Consider the listing below. Extract exactly the lines from the line containing "in imported if" to the line containing "self.socket = socket", both included.

>> begin Records supplied

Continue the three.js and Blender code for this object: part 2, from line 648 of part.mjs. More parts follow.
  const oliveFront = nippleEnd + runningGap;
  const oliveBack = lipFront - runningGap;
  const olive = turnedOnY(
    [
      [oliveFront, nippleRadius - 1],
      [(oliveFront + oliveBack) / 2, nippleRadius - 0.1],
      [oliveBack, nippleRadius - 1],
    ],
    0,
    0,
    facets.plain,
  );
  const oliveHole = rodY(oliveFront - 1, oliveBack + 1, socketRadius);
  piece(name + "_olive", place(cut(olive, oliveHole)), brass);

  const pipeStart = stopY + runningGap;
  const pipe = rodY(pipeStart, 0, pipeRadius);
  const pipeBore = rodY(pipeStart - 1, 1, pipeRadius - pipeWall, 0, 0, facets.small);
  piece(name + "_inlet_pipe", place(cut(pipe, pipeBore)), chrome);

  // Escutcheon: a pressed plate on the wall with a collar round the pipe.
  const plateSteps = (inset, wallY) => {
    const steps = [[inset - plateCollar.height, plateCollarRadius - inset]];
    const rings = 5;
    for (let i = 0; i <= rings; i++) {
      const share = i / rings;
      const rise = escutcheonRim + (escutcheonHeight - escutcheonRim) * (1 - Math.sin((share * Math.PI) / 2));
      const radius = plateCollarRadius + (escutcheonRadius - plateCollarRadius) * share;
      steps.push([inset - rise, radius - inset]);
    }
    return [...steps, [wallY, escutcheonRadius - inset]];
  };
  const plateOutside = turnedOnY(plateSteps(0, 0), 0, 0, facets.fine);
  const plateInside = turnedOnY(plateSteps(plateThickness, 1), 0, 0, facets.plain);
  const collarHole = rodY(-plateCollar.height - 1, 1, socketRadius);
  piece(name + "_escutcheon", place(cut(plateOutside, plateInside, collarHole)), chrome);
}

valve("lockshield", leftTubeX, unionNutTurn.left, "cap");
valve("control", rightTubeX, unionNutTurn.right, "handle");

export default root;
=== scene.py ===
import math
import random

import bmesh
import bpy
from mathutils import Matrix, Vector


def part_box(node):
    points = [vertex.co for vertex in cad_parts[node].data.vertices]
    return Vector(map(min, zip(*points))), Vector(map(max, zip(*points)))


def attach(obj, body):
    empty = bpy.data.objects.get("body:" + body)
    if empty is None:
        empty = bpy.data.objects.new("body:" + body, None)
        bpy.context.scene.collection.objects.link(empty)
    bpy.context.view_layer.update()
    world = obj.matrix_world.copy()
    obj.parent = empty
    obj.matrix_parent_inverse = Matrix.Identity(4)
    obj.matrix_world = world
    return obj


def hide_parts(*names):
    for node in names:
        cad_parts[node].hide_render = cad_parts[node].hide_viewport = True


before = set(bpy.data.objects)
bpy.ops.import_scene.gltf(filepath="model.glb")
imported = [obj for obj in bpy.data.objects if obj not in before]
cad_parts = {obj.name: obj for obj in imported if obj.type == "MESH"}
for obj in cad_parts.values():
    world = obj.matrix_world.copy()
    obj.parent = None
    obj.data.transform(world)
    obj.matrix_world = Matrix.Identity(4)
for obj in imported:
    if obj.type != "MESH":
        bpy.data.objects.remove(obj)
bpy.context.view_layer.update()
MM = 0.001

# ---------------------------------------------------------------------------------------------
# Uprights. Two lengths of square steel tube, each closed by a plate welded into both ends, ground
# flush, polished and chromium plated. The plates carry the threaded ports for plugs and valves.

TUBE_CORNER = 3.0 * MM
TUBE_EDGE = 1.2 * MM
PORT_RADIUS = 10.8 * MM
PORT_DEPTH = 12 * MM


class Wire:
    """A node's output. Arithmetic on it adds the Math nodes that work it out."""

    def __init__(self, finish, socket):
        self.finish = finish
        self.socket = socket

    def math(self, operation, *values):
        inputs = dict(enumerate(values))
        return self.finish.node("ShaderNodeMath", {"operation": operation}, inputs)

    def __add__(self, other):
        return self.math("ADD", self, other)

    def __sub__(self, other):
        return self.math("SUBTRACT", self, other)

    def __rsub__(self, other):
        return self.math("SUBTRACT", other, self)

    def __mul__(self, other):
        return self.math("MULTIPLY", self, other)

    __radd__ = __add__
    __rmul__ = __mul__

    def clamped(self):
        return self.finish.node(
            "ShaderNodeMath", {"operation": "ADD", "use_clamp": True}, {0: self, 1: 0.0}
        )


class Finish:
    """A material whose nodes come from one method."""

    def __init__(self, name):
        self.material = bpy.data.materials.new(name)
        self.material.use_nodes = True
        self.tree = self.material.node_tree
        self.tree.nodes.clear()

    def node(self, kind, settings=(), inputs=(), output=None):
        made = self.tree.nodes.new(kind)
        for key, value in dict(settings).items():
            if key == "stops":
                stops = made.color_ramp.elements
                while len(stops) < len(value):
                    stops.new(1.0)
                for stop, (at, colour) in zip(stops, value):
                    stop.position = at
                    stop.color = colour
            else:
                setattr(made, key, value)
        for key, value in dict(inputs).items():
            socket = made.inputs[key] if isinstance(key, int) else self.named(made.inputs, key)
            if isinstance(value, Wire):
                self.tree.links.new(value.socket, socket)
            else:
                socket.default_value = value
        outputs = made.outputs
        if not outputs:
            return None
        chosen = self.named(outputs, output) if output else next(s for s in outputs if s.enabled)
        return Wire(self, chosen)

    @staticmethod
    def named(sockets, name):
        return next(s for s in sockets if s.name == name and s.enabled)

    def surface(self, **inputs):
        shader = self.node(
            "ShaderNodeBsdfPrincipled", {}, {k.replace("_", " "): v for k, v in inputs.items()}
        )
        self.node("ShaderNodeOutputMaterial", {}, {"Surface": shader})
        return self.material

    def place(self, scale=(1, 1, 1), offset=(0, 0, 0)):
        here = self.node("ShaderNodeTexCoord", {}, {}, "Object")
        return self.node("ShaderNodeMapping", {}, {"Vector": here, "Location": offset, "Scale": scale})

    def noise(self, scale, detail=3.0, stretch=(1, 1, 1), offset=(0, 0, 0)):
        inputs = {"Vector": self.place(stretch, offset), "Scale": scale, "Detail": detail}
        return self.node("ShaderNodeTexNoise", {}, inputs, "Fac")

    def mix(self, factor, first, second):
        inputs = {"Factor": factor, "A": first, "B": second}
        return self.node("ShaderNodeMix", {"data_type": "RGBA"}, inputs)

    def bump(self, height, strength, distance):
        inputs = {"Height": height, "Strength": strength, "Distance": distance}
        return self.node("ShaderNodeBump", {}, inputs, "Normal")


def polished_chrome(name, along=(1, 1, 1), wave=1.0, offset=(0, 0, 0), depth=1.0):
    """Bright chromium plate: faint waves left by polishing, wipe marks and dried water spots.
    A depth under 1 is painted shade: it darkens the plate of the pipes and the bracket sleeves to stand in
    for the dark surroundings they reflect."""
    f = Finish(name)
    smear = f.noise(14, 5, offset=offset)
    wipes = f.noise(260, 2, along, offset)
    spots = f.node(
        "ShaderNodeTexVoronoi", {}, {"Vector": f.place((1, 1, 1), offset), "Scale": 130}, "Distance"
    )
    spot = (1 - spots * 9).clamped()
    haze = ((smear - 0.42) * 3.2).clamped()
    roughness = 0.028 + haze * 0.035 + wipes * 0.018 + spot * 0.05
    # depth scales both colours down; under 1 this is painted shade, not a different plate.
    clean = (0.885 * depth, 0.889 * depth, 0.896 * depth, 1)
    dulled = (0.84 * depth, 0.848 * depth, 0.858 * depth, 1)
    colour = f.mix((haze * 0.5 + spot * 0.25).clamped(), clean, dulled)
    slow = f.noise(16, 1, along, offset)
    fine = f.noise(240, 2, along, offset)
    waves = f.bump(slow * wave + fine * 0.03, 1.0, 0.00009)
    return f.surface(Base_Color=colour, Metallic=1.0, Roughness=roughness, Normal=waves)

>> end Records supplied
>> begin Records supplied

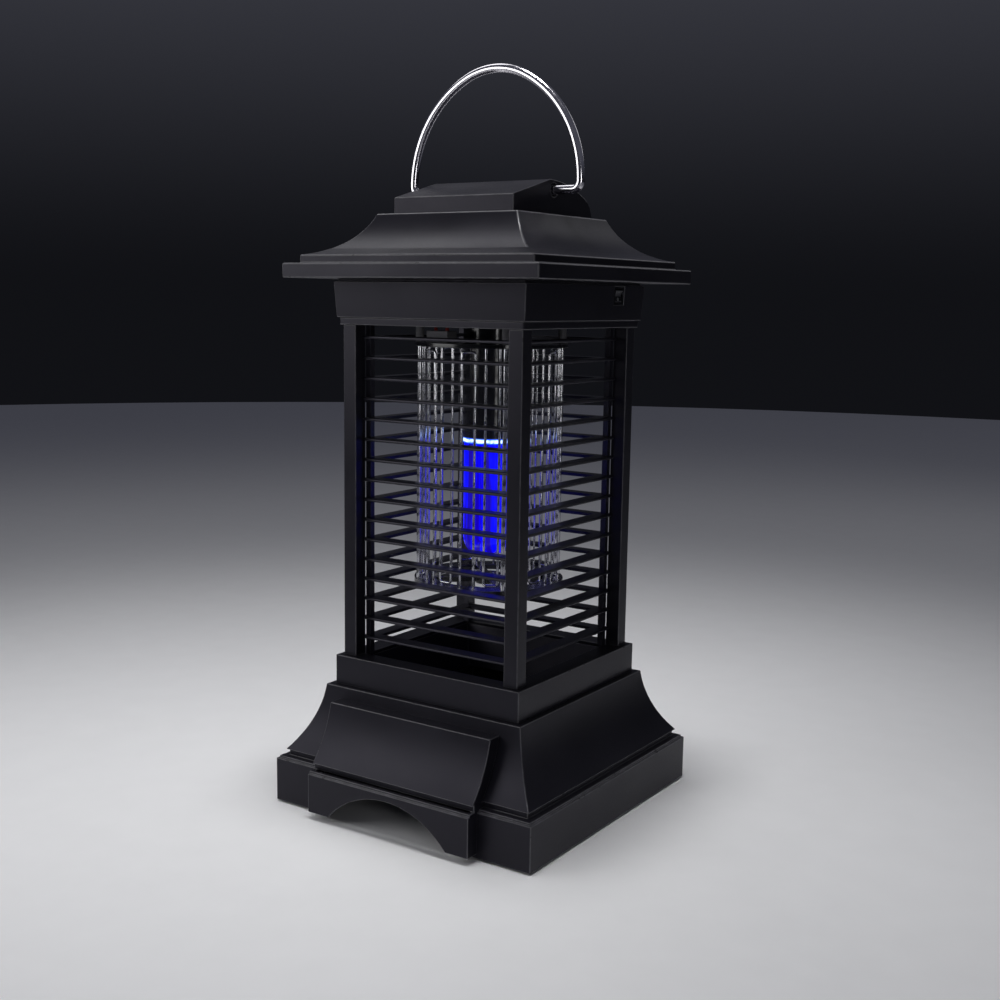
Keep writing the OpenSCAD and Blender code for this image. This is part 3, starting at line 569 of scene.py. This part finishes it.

>> end Records supplied

◆ **Final result**
cad_parts = {obj.name: obj for obj in imported if obj.type == "MESH"}
for obj in cad_parts.values():
    world = obj.matrix_world.copy()
    obj.parent = None
    obj.data.transform(world)
    obj.matrix_world = Matrix.Identity(4)
for obj in imported:
    if obj.type != "MESH":
        bpy.data.objects.remove(obj)
bpy.context.view_layer.update()
MM = 0.001

# ---------------------------------------------------------------------------------------------
# Uprights. Two lengths of square steel tube, each closed by a plate welded into both ends, ground
# flush, polished and chromium plated. The plates carry the threaded ports for plugs and valves.

TUBE_CORNER = 3.0 * MM
TUBE_EDGE = 1.2 * MM
PORT_RADIUS = 10.8 * MM
PORT_DEPTH = 12 * MM


class Wire:
    """A node's output. Arithmetic on it adds the Math nodes that work it out."""

    def __init__(self, finish, socket):
        self.finish = finish
        self.socket = socket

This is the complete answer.